Molecular dynamics study of the rheology of benzene-based nanofluids with metal particles

Abstract

The purpose of this paper is to study the rheology of the nanofluids with ordinary spherical particles. The rheology of benzene and benzene-based nanofluids with copper and aluminium particles of 3 and 6 nm diameter been studied by the nonequilibrium molecular dynamics method. The maximum volume concentration of the nanoparticles was 6.11 %. It has been shown that all fluids considered, including benzene and benzene-based nanofluids, exhibit Newtonian behavior at low shear rates. However, with increasing shear rate, both benzene and nanofluids become pseudoplastic. The mechanisms of the rheology change of simple liquid and nanofluids have studied.
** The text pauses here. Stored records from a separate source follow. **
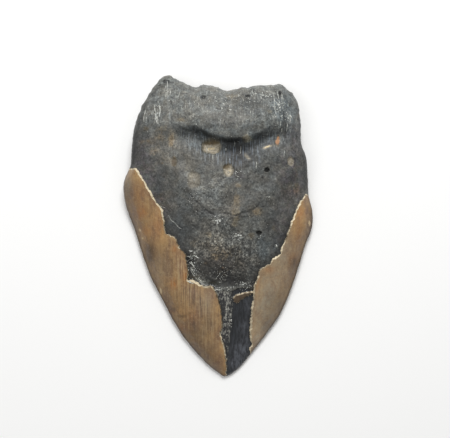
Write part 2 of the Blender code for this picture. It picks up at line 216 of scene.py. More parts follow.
# Soft marks on the enamel, rusty and dark: middle, half width along X and along Y, strength.
ENAMEL_RUST = [
    (-20.4, -27.6, 1.6, 2.4, 1), (-15.2, -24, 1, 3, 1), (-19.8, -11.6, 1.2, 1.6, 0.7),
    (-35.2, 5.5, 2.6, 2.8, 0.75), (-33.5, -3, 2.6, 3, 0.6), (-27.5, -1, 3, 7, 0.35),
    (-12, -42, 5, 3, 0.4), (-16.8, -48.2, 3, 2, 0.6), (37.5, -3, 2.2, 6, 0.35),
    (23.5, -21, 2.5, 1.6, 0.5), (-36.5, 13, 3, 5, 0.3), (-21.5, -40.2, 3, 1.2, 0.5), (38.5, 6, 3, 2, 0.4),
    (35.4, -16.6, 2.6, 3, 0.7), (18.2, -27, 1.2, 4.5, 0.45),
]
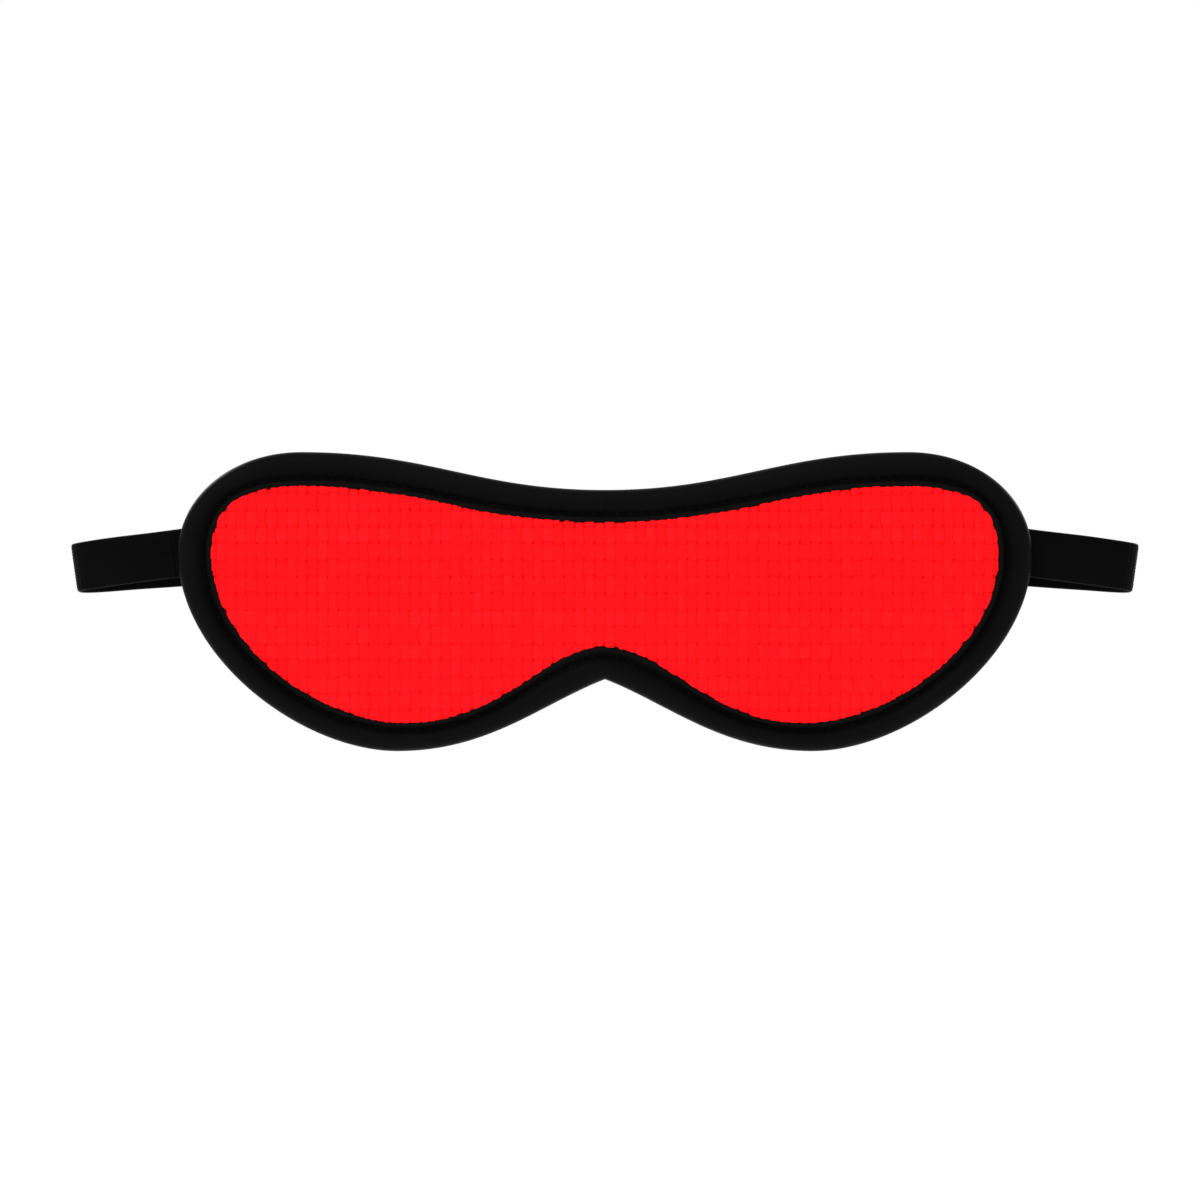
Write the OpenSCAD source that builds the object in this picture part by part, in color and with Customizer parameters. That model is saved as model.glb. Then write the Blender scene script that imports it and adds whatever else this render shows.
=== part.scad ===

This change in their rheology is a threshold phenomenon, in which the critical shear rate depends on the concentration, size, and material of the nanoparticles. The critical shear rate increases with increasing particle size and decreases with increasing particle concentration. Correlations describing the critical shear rates at which the rheology of nanofluids changes are obtained. It is shown that the rheology change is due to a change in the structure of both the base fluid and the nanofluid. In all cases, the change in rheology results from the weakening of the short-range order in these fluids. As the shear rate increases, the difference between viscosity of the base fluid and all studied nanofluids decreases monotonically.